- Exercise prompt
Copy verbatim the block of lines in the entries below whose first line contains "The three.js and" and whose last line contains "depsgraph = bpy.context.evaluated_depsgraph_get()". Leave out all other lines.

- Data provided
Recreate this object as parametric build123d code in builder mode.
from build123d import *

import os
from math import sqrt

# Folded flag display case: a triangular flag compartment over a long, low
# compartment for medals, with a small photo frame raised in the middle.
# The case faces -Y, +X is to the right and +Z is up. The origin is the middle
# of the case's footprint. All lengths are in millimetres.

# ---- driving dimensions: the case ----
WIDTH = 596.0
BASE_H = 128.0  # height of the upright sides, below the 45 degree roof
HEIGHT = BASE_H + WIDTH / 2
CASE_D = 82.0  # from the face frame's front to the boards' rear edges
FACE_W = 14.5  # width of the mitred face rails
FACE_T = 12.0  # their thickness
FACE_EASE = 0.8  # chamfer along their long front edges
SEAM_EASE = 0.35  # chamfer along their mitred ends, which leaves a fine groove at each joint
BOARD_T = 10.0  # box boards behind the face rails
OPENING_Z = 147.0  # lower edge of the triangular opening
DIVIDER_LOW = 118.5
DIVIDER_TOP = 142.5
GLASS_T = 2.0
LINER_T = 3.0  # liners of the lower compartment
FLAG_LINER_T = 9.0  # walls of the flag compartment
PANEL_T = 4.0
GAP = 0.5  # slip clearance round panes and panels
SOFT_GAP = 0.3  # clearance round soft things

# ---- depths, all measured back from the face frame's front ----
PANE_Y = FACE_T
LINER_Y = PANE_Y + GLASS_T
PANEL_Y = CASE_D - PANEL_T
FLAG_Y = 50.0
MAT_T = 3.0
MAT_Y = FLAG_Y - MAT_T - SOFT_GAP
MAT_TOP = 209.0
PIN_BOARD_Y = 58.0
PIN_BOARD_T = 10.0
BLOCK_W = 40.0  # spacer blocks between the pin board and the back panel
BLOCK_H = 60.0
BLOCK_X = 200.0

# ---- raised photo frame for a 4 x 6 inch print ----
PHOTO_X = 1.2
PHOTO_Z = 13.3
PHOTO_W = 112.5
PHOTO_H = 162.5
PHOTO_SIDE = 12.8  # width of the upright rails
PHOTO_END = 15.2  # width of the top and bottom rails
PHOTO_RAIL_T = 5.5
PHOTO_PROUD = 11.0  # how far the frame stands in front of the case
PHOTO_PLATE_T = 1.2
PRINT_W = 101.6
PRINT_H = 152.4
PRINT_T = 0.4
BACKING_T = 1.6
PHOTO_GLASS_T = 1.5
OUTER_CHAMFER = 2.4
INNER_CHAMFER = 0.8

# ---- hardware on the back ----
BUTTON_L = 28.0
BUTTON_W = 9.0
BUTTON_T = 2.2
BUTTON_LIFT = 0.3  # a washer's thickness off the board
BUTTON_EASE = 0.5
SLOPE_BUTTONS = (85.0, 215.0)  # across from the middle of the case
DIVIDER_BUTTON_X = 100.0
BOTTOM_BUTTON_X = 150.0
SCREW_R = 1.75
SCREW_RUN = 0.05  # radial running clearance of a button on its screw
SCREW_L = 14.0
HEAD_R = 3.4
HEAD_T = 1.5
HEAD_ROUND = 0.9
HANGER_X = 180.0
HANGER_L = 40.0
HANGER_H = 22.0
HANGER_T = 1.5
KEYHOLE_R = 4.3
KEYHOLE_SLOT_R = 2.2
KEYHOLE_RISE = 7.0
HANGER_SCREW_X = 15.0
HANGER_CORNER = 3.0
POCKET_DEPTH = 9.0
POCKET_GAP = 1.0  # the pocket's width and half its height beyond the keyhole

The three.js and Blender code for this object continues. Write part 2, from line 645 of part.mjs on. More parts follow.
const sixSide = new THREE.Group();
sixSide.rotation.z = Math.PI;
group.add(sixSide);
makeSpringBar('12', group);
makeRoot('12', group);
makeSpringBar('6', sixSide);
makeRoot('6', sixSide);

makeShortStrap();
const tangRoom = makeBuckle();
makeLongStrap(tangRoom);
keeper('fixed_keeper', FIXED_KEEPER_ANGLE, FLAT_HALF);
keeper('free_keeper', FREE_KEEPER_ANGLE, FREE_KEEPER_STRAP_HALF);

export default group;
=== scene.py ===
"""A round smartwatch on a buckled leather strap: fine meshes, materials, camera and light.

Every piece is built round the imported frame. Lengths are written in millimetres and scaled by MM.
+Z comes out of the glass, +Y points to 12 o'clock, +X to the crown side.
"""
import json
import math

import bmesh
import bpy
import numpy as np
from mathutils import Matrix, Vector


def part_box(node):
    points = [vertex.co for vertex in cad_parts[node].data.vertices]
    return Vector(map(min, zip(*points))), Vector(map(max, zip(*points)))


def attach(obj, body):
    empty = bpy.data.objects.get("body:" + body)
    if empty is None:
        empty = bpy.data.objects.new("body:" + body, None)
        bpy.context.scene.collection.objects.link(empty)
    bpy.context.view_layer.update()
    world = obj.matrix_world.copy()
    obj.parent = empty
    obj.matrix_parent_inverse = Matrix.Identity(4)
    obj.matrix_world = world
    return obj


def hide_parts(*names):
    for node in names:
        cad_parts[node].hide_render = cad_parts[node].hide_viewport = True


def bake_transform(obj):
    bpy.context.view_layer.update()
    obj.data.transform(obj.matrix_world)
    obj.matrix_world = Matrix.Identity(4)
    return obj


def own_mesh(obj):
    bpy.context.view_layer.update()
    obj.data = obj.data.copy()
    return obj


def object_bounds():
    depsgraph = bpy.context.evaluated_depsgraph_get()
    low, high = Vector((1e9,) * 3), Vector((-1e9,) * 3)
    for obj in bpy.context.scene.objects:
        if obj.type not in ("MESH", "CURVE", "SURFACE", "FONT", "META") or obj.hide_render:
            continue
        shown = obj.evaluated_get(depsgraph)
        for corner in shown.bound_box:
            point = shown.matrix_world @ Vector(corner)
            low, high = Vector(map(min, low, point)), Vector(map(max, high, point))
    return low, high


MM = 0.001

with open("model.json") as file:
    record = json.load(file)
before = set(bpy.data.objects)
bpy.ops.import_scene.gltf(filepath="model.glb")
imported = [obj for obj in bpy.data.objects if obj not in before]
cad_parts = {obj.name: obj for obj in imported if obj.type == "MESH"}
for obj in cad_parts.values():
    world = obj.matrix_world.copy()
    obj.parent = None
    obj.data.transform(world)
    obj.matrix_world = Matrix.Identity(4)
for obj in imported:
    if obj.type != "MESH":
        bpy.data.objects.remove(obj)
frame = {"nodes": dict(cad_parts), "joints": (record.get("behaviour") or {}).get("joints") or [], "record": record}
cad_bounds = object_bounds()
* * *
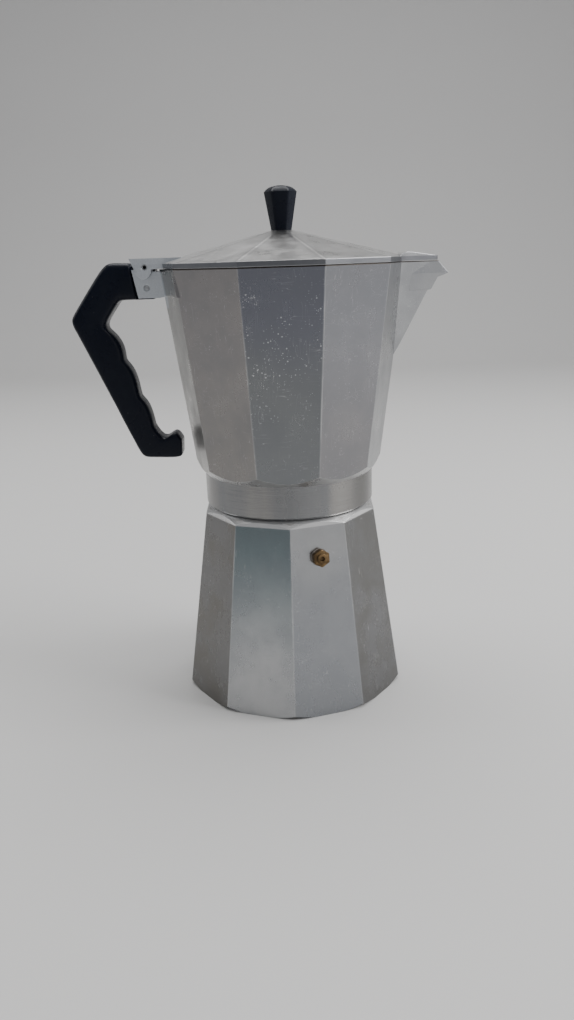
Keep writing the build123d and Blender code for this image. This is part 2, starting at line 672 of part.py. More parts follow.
==
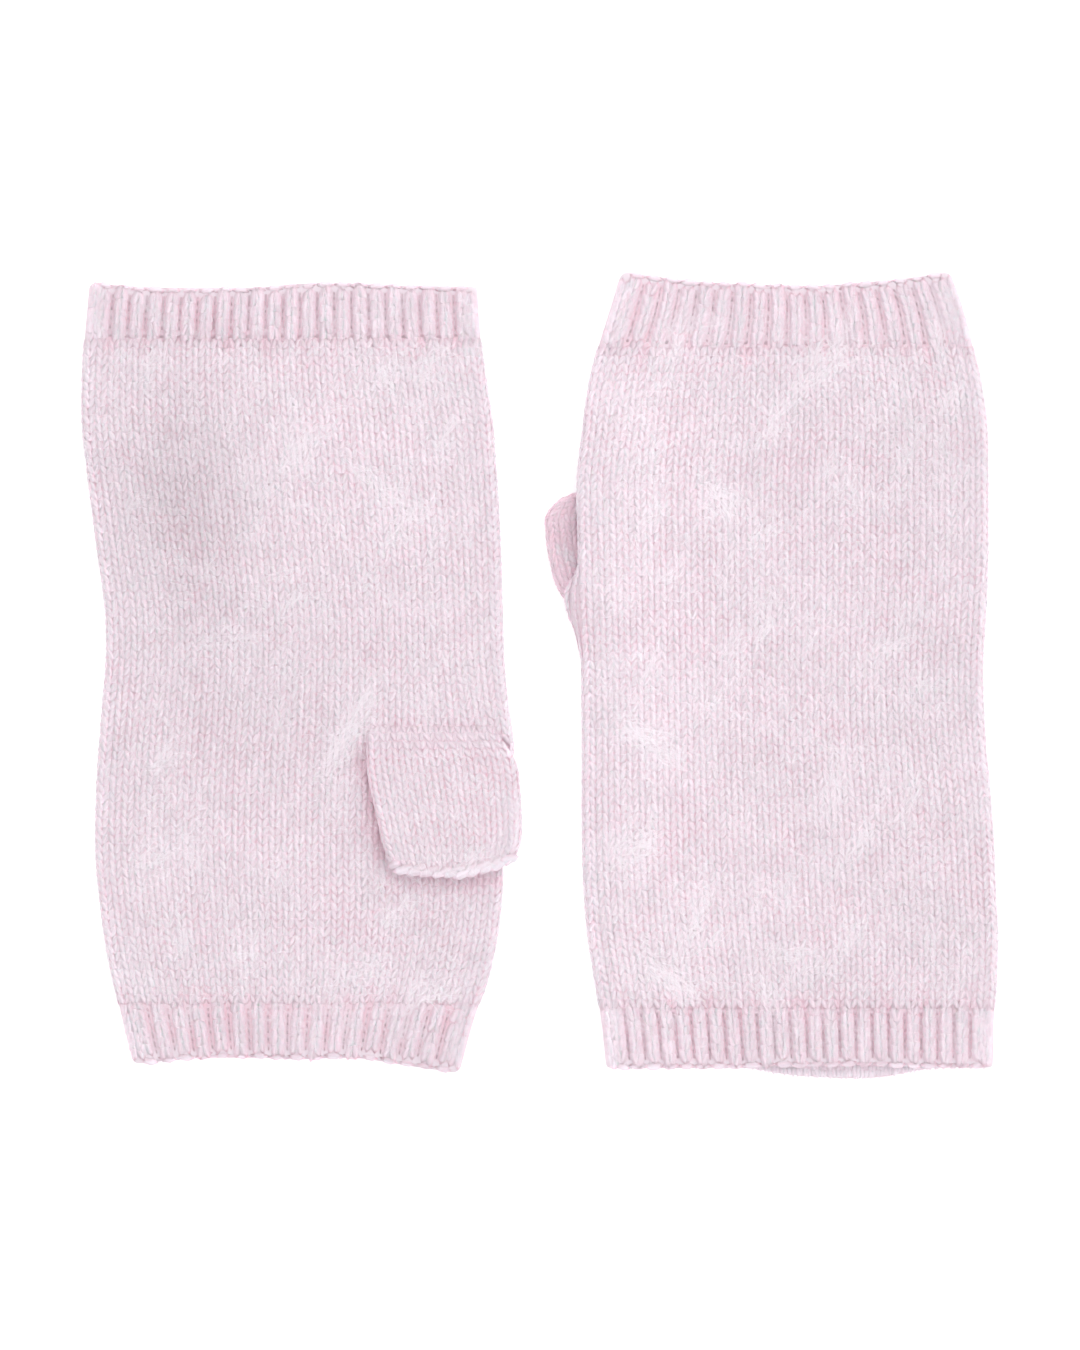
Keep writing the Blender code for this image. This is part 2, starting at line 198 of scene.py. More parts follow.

- Solution to the problem
The three.js and Blender code for this object continues. Write part 2, from line 645 of part.mjs on. More parts follow.
const sixSide = new THREE.Group();
sixSide.rotation.z = Math.PI;
group.add(sixSide);
makeSpringBar('12', group);
makeRoot('12', group);
makeSpringBar('6', sixSide);
makeRoot('6', sixSide);

makeShortStrap();
const tangRoom = makeBuckle();
makeLongStrap(tangRoom);
keeper('fixed_keeper', FIXED_KEEPER_ANGLE, FLAT_HALF);
keeper('free_keeper', FREE_KEEPER_ANGLE, FREE_KEEPER_STRAP_HALF);

export default group;
=== scene.py ===
"""A round smartwatch on a buckled leather strap: fine meshes, materials, camera and light.

Every piece is built round the imported frame. Lengths are written in millimetres and scaled by MM.
+Z comes out of the glass, +Y points to 12 o'clock, +X to the crown side.
"""
import json
import math

import bmesh
import bpy
import numpy as np
from mathutils import Matrix, Vector


def part_box(node):
    points = [vertex.co for vertex in cad_parts[node].data.vertices]
    return Vector(map(min, zip(*points))), Vector(map(max, zip(*points)))


def attach(obj, body):
    empty = bpy.data.objects.get("body:" + body)
    if empty is None:
        empty = bpy.data.objects.new("body:" + body, None)
        bpy.context.scene.collection.objects.link(empty)
    bpy.context.view_layer.update()
    world = obj.matrix_world.copy()
    obj.parent = empty
    obj.matrix_parent_inverse = Matrix.Identity(4)
    obj.matrix_world = world
    return obj


def hide_parts(*names):
    for node in names:
        cad_parts[node].hide_render = cad_parts[node].hide_viewport = True


def bake_transform(obj):
    bpy.context.view_layer.update()
    obj.data.transform(obj.matrix_world)
    obj.matrix_world = Matrix.Identity(4)
    return obj


def own_mesh(obj):
    bpy.context.view_layer.update()
    obj.data = obj.data.copy()
    return obj


def object_bounds():
    depsgraph = bpy.context.evaluated_depsgraph_get()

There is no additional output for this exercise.